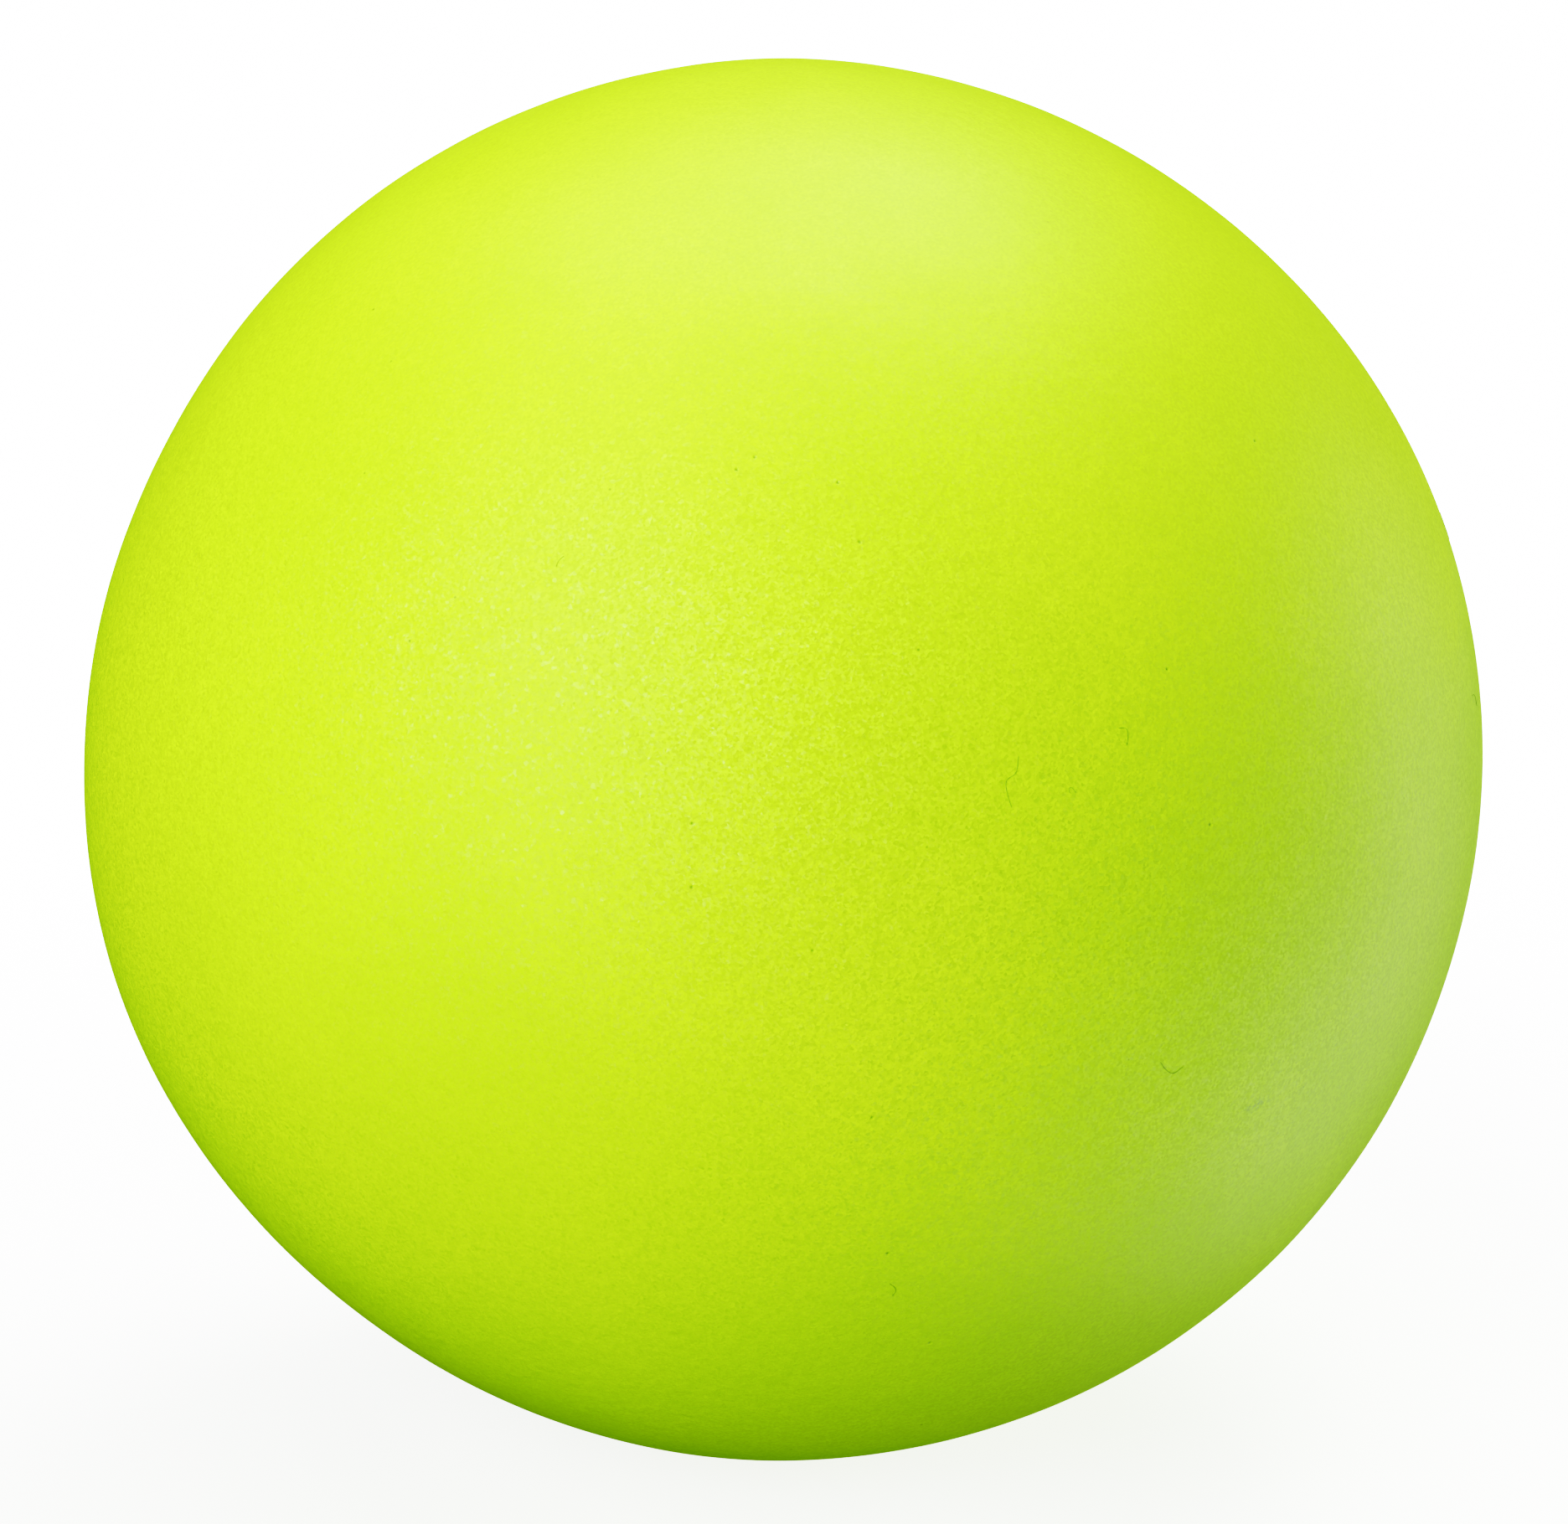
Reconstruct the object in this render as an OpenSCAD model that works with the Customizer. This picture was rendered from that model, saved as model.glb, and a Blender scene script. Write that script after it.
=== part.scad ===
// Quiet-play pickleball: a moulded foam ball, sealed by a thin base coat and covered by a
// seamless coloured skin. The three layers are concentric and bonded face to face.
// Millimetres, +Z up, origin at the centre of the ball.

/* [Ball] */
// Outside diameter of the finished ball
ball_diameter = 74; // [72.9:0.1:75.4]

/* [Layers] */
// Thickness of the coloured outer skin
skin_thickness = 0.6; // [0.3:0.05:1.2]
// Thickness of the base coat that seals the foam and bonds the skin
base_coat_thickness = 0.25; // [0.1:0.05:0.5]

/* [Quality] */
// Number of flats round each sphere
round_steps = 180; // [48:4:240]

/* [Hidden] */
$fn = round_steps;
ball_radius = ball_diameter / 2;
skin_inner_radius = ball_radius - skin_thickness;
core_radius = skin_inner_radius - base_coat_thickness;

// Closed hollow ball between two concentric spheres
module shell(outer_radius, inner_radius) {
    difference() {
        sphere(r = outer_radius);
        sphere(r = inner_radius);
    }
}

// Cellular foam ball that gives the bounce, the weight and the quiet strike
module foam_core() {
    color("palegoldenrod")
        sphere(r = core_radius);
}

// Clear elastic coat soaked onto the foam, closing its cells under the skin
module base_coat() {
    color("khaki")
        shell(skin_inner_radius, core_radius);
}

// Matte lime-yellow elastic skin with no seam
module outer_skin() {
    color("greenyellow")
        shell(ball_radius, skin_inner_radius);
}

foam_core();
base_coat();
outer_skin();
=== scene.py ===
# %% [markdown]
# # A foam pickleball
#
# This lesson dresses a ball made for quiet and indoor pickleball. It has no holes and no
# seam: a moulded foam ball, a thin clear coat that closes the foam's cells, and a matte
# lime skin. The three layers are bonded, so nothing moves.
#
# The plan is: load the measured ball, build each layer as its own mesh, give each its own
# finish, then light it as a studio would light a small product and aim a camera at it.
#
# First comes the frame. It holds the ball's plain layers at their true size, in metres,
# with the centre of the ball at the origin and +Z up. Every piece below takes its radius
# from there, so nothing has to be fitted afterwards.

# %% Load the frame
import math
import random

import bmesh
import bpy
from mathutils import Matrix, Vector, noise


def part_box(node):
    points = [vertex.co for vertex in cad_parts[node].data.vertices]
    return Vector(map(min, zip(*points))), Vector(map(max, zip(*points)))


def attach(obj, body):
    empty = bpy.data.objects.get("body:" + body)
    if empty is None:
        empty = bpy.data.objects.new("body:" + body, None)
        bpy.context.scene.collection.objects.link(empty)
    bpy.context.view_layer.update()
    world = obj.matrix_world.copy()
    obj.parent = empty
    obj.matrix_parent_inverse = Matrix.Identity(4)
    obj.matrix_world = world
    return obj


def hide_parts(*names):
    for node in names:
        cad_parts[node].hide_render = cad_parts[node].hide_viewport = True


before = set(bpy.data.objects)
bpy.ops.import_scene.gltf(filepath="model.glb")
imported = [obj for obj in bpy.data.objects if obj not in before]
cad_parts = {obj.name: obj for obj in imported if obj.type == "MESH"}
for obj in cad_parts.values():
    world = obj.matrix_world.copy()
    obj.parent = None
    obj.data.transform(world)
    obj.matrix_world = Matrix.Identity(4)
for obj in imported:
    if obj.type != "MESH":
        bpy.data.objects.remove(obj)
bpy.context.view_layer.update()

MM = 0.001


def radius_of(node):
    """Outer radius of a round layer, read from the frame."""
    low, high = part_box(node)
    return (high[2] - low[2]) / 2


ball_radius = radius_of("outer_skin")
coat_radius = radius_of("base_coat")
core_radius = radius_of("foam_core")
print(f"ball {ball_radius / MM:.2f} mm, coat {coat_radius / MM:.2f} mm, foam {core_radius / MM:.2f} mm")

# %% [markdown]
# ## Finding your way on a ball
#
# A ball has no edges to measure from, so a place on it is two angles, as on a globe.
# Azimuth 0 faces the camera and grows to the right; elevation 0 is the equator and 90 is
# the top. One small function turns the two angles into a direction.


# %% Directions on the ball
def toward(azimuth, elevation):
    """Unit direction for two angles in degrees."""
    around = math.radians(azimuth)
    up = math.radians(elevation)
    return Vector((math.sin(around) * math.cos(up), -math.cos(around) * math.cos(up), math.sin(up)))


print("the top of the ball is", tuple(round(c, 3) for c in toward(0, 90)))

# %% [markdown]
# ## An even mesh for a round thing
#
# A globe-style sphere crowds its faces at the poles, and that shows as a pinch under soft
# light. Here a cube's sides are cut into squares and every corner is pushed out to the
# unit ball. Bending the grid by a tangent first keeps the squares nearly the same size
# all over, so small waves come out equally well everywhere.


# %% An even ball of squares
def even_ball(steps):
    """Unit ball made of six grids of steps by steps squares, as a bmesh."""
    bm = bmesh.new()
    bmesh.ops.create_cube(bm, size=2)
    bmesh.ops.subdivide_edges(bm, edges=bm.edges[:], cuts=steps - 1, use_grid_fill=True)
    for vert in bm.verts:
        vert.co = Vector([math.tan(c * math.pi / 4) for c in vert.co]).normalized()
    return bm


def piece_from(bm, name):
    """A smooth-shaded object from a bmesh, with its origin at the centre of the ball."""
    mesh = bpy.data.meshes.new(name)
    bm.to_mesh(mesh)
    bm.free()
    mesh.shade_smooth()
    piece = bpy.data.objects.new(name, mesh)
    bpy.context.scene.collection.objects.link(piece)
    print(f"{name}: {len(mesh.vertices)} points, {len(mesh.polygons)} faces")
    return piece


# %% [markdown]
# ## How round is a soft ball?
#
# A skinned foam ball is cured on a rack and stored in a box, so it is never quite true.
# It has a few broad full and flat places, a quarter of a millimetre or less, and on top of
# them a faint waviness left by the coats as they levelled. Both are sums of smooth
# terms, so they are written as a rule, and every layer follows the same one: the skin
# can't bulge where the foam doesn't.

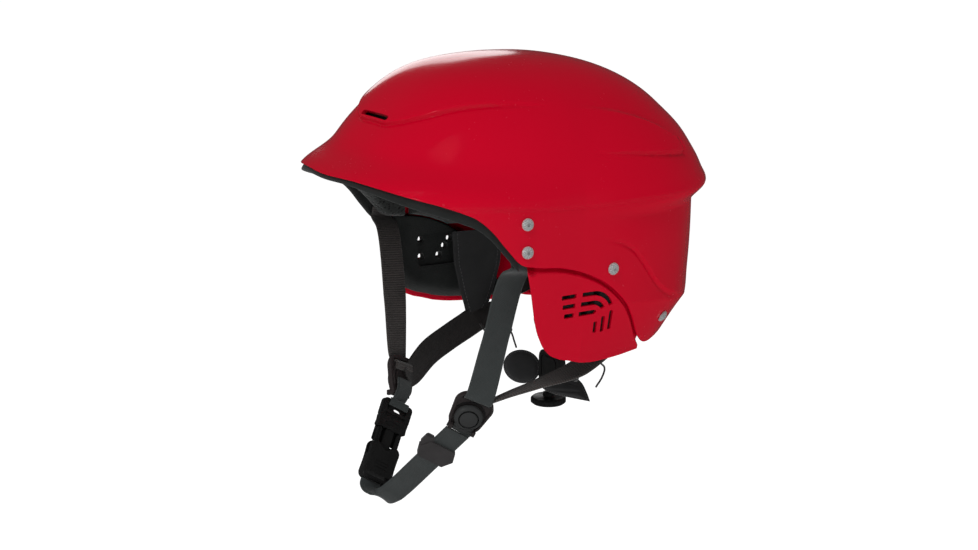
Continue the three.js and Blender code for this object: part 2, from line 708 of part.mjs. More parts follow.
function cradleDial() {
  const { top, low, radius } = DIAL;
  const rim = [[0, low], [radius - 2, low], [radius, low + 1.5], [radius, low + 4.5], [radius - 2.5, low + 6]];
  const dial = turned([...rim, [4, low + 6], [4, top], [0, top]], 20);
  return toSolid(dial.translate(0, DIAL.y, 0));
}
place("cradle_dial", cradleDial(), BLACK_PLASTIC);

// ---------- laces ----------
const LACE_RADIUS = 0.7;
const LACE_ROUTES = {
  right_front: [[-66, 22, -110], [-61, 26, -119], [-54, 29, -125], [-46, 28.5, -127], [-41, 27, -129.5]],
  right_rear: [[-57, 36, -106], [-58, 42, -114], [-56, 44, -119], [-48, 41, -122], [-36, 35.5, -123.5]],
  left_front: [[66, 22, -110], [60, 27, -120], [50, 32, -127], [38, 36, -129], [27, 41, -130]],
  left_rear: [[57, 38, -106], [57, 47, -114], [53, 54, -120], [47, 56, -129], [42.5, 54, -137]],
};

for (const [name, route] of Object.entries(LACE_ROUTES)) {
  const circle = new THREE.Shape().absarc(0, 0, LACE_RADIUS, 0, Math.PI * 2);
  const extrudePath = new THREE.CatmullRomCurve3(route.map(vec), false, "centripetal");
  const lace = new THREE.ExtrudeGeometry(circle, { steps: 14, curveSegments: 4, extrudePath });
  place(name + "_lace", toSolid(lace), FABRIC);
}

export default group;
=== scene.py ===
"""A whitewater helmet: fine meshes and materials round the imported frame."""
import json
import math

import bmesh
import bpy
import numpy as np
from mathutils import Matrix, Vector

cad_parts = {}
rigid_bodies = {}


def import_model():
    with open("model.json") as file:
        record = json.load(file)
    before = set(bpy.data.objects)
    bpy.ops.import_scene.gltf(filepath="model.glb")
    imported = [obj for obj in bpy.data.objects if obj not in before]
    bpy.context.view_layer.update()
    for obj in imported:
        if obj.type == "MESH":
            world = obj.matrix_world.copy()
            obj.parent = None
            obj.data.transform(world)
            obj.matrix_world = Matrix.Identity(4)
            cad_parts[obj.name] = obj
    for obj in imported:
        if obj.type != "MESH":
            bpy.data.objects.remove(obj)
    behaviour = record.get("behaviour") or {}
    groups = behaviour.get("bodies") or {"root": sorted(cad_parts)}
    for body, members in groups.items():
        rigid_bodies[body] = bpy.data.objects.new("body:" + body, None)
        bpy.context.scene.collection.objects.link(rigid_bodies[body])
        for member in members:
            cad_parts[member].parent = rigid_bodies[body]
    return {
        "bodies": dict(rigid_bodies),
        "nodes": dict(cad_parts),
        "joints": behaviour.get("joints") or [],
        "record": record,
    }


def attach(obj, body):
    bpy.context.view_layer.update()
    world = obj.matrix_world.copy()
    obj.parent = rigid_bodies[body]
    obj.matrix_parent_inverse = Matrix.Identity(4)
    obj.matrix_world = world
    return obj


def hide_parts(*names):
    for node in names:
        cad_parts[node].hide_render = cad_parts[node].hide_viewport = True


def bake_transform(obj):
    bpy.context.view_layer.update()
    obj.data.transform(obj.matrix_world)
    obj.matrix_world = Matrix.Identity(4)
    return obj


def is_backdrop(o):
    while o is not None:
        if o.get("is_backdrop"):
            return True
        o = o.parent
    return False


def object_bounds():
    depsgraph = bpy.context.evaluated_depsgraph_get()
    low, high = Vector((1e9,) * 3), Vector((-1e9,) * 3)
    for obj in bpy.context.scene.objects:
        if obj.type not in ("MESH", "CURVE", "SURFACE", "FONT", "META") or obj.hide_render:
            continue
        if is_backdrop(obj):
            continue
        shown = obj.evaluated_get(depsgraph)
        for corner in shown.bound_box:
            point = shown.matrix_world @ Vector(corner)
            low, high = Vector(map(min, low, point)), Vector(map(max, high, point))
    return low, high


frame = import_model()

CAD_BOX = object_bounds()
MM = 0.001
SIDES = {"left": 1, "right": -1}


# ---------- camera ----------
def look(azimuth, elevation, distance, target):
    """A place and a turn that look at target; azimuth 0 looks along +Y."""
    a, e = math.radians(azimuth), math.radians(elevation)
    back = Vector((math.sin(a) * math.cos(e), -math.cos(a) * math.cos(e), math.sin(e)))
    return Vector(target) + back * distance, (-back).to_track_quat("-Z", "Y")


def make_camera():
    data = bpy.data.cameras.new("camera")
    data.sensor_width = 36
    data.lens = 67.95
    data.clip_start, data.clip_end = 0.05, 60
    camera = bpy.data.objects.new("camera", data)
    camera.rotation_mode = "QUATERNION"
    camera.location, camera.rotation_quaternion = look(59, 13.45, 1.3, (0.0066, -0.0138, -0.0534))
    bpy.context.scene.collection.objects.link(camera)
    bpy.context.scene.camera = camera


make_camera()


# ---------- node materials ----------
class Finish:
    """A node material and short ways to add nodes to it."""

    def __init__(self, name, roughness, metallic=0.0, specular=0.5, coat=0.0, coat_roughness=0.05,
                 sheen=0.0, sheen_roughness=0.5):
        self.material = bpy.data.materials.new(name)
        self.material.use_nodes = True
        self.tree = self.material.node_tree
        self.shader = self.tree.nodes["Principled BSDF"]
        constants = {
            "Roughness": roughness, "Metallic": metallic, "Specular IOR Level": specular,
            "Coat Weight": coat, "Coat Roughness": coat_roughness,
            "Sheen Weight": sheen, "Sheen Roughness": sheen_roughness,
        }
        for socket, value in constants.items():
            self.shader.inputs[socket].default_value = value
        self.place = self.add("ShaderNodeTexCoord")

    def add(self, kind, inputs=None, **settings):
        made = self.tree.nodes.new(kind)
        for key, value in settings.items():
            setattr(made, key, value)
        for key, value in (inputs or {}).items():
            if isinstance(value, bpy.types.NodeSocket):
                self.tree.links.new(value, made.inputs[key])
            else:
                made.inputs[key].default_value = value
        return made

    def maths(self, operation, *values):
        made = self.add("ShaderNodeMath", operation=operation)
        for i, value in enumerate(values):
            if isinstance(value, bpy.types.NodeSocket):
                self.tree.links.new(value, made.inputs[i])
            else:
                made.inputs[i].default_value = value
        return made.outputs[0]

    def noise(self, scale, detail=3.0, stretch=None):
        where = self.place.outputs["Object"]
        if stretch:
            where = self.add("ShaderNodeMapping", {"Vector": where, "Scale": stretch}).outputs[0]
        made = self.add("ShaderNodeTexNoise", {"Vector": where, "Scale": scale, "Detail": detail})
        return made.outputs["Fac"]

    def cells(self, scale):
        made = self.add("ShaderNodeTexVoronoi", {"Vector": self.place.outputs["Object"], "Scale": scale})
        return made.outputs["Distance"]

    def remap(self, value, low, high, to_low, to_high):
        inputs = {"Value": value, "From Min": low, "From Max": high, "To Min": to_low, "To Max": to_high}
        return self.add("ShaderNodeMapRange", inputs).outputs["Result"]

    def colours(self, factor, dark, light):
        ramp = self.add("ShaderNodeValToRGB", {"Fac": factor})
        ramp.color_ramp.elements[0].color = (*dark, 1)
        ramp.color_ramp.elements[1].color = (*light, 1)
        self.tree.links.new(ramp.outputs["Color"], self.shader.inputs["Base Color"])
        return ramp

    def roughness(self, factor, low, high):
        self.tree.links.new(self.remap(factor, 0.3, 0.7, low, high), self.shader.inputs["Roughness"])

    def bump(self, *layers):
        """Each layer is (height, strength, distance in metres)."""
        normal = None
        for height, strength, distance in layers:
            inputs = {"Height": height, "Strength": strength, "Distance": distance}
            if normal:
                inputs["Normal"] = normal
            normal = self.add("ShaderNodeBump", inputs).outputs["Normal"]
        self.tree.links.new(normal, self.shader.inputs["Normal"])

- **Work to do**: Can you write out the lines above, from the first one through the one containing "base_coat_thickness = 0.25; // [0.1:0.05:0.5]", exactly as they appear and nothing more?

- **Complete answer**:
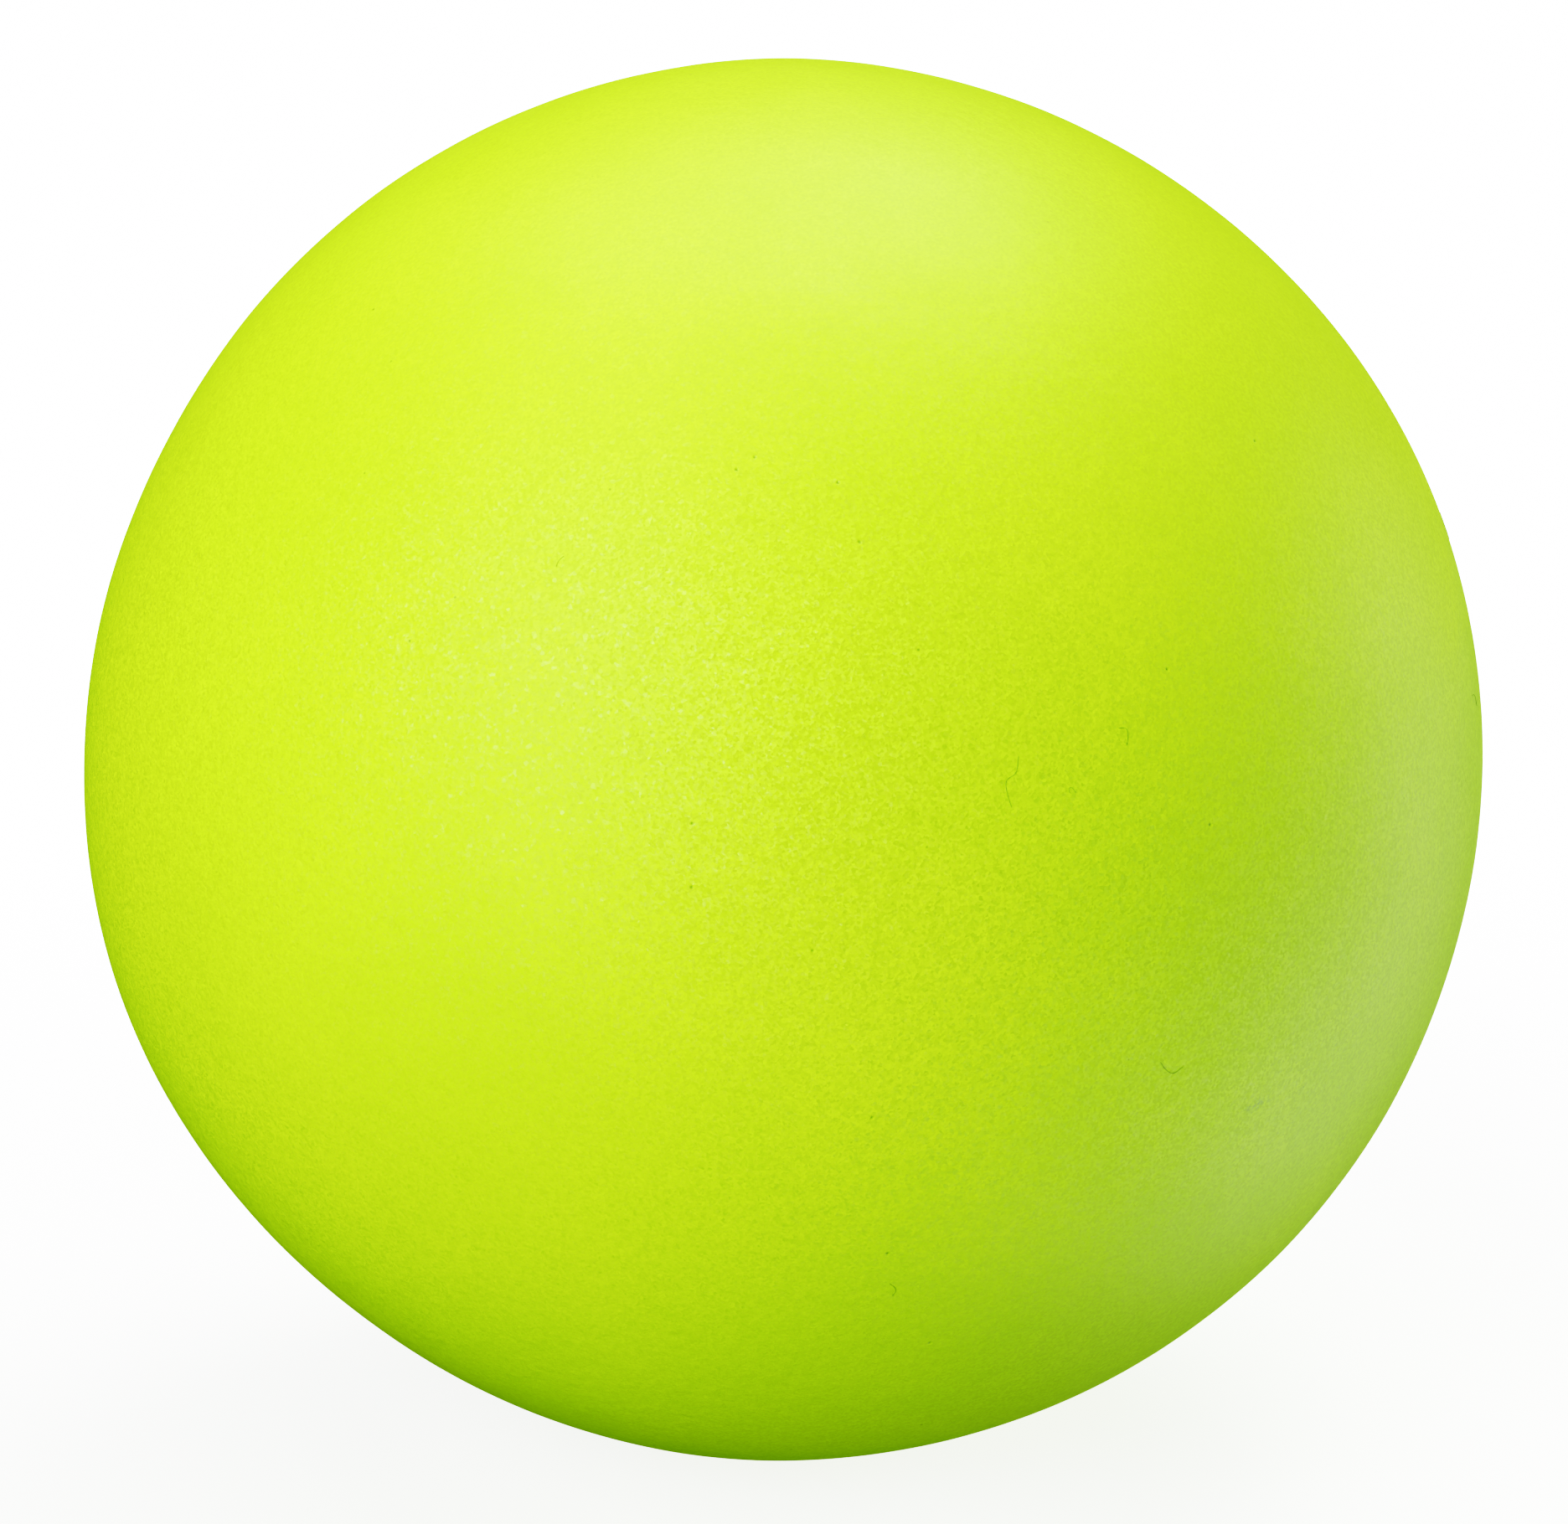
Reconstruct the object in this render as an OpenSCAD model that works with the Customizer. This picture was rendered from that model, saved as model.glb, and a Blender scene script. Write that script after it.
=== part.scad ===
// Quiet-play pickleball: a moulded foam ball, sealed by a thin base coat and covered by a
// seamless coloured skin. The three layers are concentric and bonded face to face.
// Millimetres, +Z up, origin at the centre of the ball.

/* [Ball] */
// Outside diameter of the finished ball
ball_diameter = 74; // [72.9:0.1:75.4]

/* [Layers] */
// Thickness of the coloured outer skin
skin_thickness = 0.6; // [0.3:0.05:1.2]
// Thickness of the base coat that seals the foam and bonds the skin
base_coat_thickness = 0.25; // [0.1:0.05:0.5]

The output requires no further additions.